Igual que un instrumento musical, la voz se educa. Con ejercicios de dicción, técnicas de respiración diafragmática y lectura en voz alta puedes ganar claridad y potencia. Y un consejo muy simple: grábate. Nada más revelador que escucharte y descubrir si transmites energía o si pareces un contestador automático.
3. La conexión
Conectar con una audiencia no es un superpoder reservado a unos pocos. Es lo mismo que haces en una cena cuando cuentas una historia y notas si la gente se ríe, si alguien se distrae con el móvil o si merece la pena alargar la anécdota. Esa lectura de señales es instinto social, y se puede trasladar al escenario.
La clave está en estar atento, no en obsesionarse con uno mismo.
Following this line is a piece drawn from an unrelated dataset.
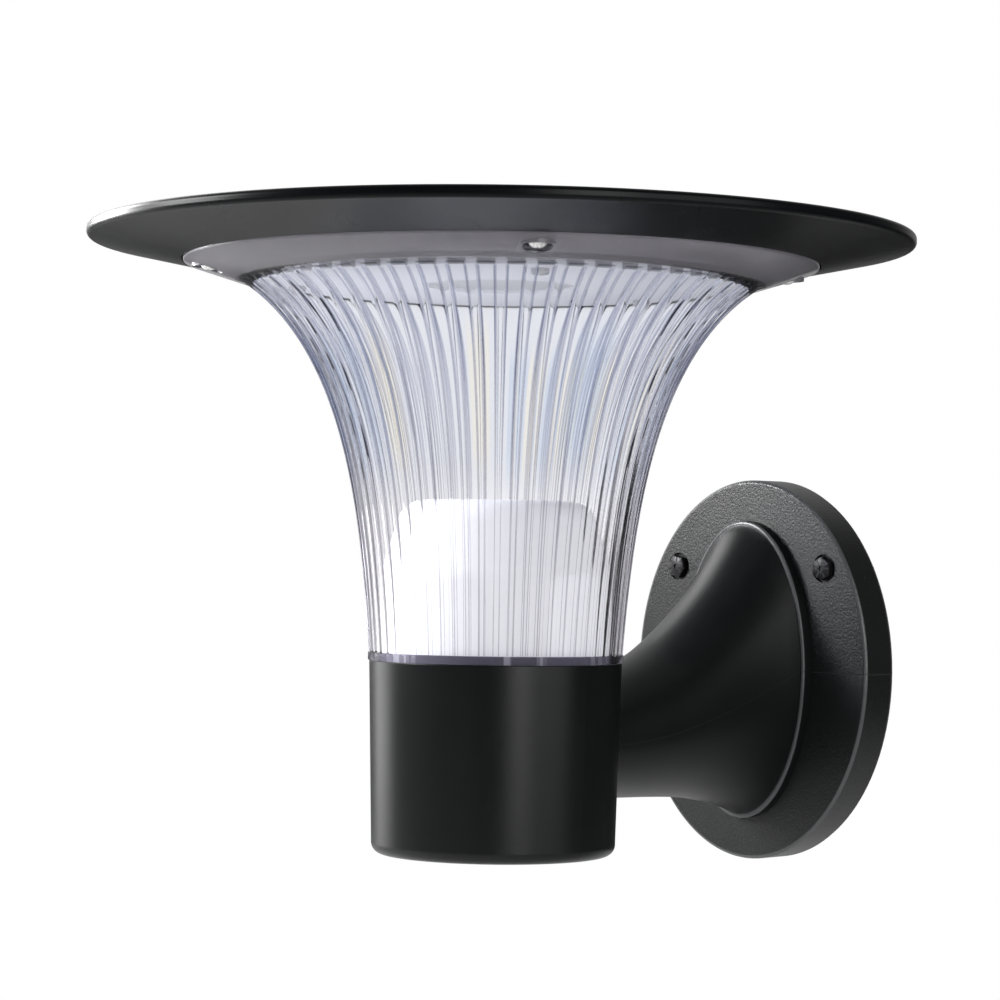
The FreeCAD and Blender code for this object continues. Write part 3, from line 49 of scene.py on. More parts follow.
class Tone:
    """A number or a colour on its way through the shader nodes."""

    def __init__(self, finish, socket):
        self.finish, self.socket = finish, socket

    def join(self, operation, *inputs):
        """A step of arithmetic by its name in the shader editor."""
        return self.finish.node("ShaderNodeMath", {"operation": operation}, *inputs)

    def __add__(self, other): return self.join("ADD", self, other)
    def __radd__(self, other): return self.join("ADD", other, self)
    def __sub__(self, other): return self.join("SUBTRACT", self, other)
    def __rsub__(self, other): return self.join("SUBTRACT", other, self)
    def __mul__(self, other): return self.join("MULTIPLY", self, other)
    def __rmul__(self, other): return self.join("MULTIPLY", other, self)
    def __truediv__(self, other): return self.join("DIVIDE", self, other)
    def __rtruediv__(self, other): return self.join("DIVIDE", other, self)
    def __pow__(self, other): return self.join("POWER", self, other)
    def __mod__(self, other): return self.join("FLOORED_MODULO", self, other)
    def __abs__(self): return self.join("ABSOLUTE", self)
    def __gt__(self, other): return self.join("GREATER_THAN", self, other)
    def __lt__(self, other): return self.join("LESS_THAN", self, other)

    def over(self, low, high):
        """0 below low, 1 above high, and a smooth rise between them."""
        return self.finish.node(
            "ShaderNodeMapRange", {"interpolation_type": "SMOOTHSTEP"}, self, low, high, 0.0, 1.0,
        )

    def chance(self):
        """A chance value from 0 to 1, the same all the way to the next whole number."""
        return self.finish.node("ShaderNodeTexWhiteNoise", {"noise_dimensions": "1D"},
                                W=self.join("FLOOR", self))


class Finish:
    """A material under way. Each call of node adds a shader node and returns its first result."""

    def __init__(self, name):
        self.material = bpy.data.materials.new(name)
        self.material.use_nodes = True
        self.tree = self.material.node_tree
        self.tree.nodes.clear()

    def node(self, kind, settings=None, *inputs, **named):
        node = self.tree.nodes.new(kind)
        for key, value in (settings or {}).items():
            setattr(node, key, value)
        for key, value in list(enumerate(inputs)) + list(named.items()):
            socket = node.inputs[key if isinstance(key, int) else key.replace("_", " ")]
            if isinstance(value, Tone):
                self.tree.links.new(value.socket, socket)
            elif value is not None:
                if socket.type == "RGBA" and len(value) == 3:
                    value = (*value, 1.0)
                socket.default_value = value
        return Tone(self, node.outputs[0])

    def output_of(self, tone, name):
        return Tone(self, tone.socket.node.outputs[name])

    def place(self, scale=(1.0, 1.0, 1.0), shift=(0.0, 0.0, 0.0)):
        """Object coordinates, scaled and then shifted."""
        found = self.output_of(self.node("ShaderNodeTexCoord"), "Object")
        return self.node("ShaderNodeMapping", None, found, shift, None, scale)

    def axes(self, at):
        """The three coordinates of a place, each as a number."""
        split = self.node("ShaderNodeSeparateXYZ", None, at)
        return [self.output_of(split, name) for name in "XYZ"]

    def noise(self, at, size, detail=2.0, roughness=0.5):
        """Cloudy noise whose patches are about size across."""
        return self.node("ShaderNodeTexNoise", None, Vector=at, Scale=1.0 / size, Detail=detail,
                         Roughness=roughness)

    def blend(self, share, first, second):
        """A colour between two colours."""
        mix = self.node("ShaderNodeMix", {"data_type": "RGBA"})
        node = mix.socket.node
        for key, value in ((0, share), (6, first), (7, second)):
            if isinstance(value, Tone):
                self.tree.links.new(value.socket, node.inputs[key])
            else:
                node.inputs[key].default_value = (*value, 1.0) if key else value
        return Tone(self, node.outputs[2])

    def bump(self, height, strength, distance):
        return self.node("ShaderNodeBump", None, Strength=strength, Distance=distance,
                         Height=height)

    def surface(self, **sockets):
        return self.show(self.node("ShaderNodeBsdfPrincipled", None, **sockets))

    def show(self, shader):
        out = self.tree.nodes.new("ShaderNodeOutputMaterial")
        self.tree.links.new(shader.socket, out.inputs["Surface"])
        return self.material


def wear(material, *nodes):
    """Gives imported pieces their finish."""
    for node in nodes:
        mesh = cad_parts[node].data
        mesh.materials.clear()
        mesh.materials.append(material)


def satin_black(name, colour, rough, level, grain_size, grain, parting=None, edge=None):
    """Moulded black plastic: mottling, fine grain, and where given a parting line and edges that
    are smoother and carry a painted highlight.
    """
    f = Finish(name)
    at = f.place()
    mottle = f.noise(at, 16 * MM, 3.0)
    fine = f.noise(at, grain_size, 3.0, 0.65)
    tone = f.blend(mottle, [c * 0.86 for c in colour], [c * 1.16 for c in colour])
    height = fine
    dullness = rough + (mottle - 0.5) * 0.05 + (fine - 0.5) * 0.08
    if edge:                           # edges are smoother, and painted paler as a highlight
        smooth_highlit_edge = edge(f.axes(at))
        dullness = dullness - smooth_highlit_edge * 0.20
        # painted highlight: the edge's colour is made paler
        tone = f.blend(smooth_highlit_edge, tone, (0.075, 0.078, 0.08))
    if parting:
        line = 1.0 - abs(parting(f.axes(at))).over(0.08 * MM, 0.26 * MM)
        tone = f.blend(line * 0.5, tone, [c * 2.5 for c in colour])
        height = fine + line * 1.6
    return f.surface(
        Base_Color=tone, Roughness=dullness, Specular_IOR_Level=level,
        Normal=f.bump(height, grain, 0.12 * MM),
    )


wear(satin_black("hat_black_plastic", (0.0034, 0.0040, 0.0048), 0.29, 0.15, 0.5 * MM, 0.05),
     "hat_shell")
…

Amy Cuddy lo dice en su libro Presence: “Cuando dejamos de centrarnos en cómo nos ven y nos enfocamos en la audiencia, todo fluye con más autenticidad”. Un buen ejemplo es Michelle Obama: sus discursos están llenos de guiños a las personas que la escuchan, de contacto visual y de frases que incluyen a la audiencia en el relato.
¿Quieres entrenarlo? La improvisación teatral es un gimnasio perfecto. Te obliga a escuchar, a reaccionar en tiempo real y a adaptarte a lo inesperado, justo lo mismo que necesitas cuando tu público bosteza en la tercera diapositiva.
4. La emoción
Seamos claros: nadie recuerda una lista de cifras. Lo que recordamos son las historias que esas cifras cuentan. Cuando Steve Jobs presentó el iPod en 2001, no dijo “tiene 5 GB de memoria”. Dijo: “mil canciones en tu bolsillo”. Esa es la diferencia entre datos fríos y emoción.
La neurociencia también lo confirma: según el neurólogo Antonio Damasio, las emociones no son enemigas de la razón, son el mecanismo que usamos para tomar decisiones. Así que si quieres convencer, no basta con informar: necesitas emocionar.
Las herramientas son muchas: storytelling, metáforas, anécdotas personales o incluso silencios estratégicos. El humor, cuando es auténtico, también es una puerta de entrada a la emoción. Al fin y al cabo, lo que buscas no es que te aplaudan por saber mucho, sino que te recuerden por haberles hecho sentir algo. En resumen: son técnicas, solo cabe aprenderlas para sacar todo el partido a la emoción.
5. El cuidado
Y todo lo anterior se sostiene en una base: que el público sienta que te importa. No hablas para impresionar, hablas para aportar. Cuando la audiencia percibe cuidado, baja la guardia y escucha. Si percibe soberbia o indiferencia, desconecta.
El cuidado se nota en cómo adaptas tu lenguaje, en si explicas pensando en sus necesidades, en si haces preguntas que les incluyen. Es la diferencia entre un ponente que dice “vengo a contar mi proyecto” y otro que empieza con “hoy quiero compartir algo que puede ayudarte en tu trabajo diario”.
El psicólogo Carl Rogers, pionero de la comunicación empática, defendía que solo cuando mostramos comprensión y respeto hacia el otro logramos un verdadero impacto. En oratoria, ese impacto se traduce en credibilidad. Y la credibilidad es la moneda más valiosa del escenario. Sí, la credibilidad, esa que te tienes que ir labrando a través de tu carrera profesional y personal, tampoco va a caer del cielo como don divino.
Nadie nace con dones para hablar en público, pero todos nacemos con estas cinco capacidades esperando a ser trabajadas. Igual que nadie llega al mundo sabiendo conducir o tocar un piano, la oratoria no es cuestión de genética, sino de práctica. La diferencia entre quien brilla y quien se esconde detrás de unas diapositivas no está en el talento innato, sino en el entrenamiento.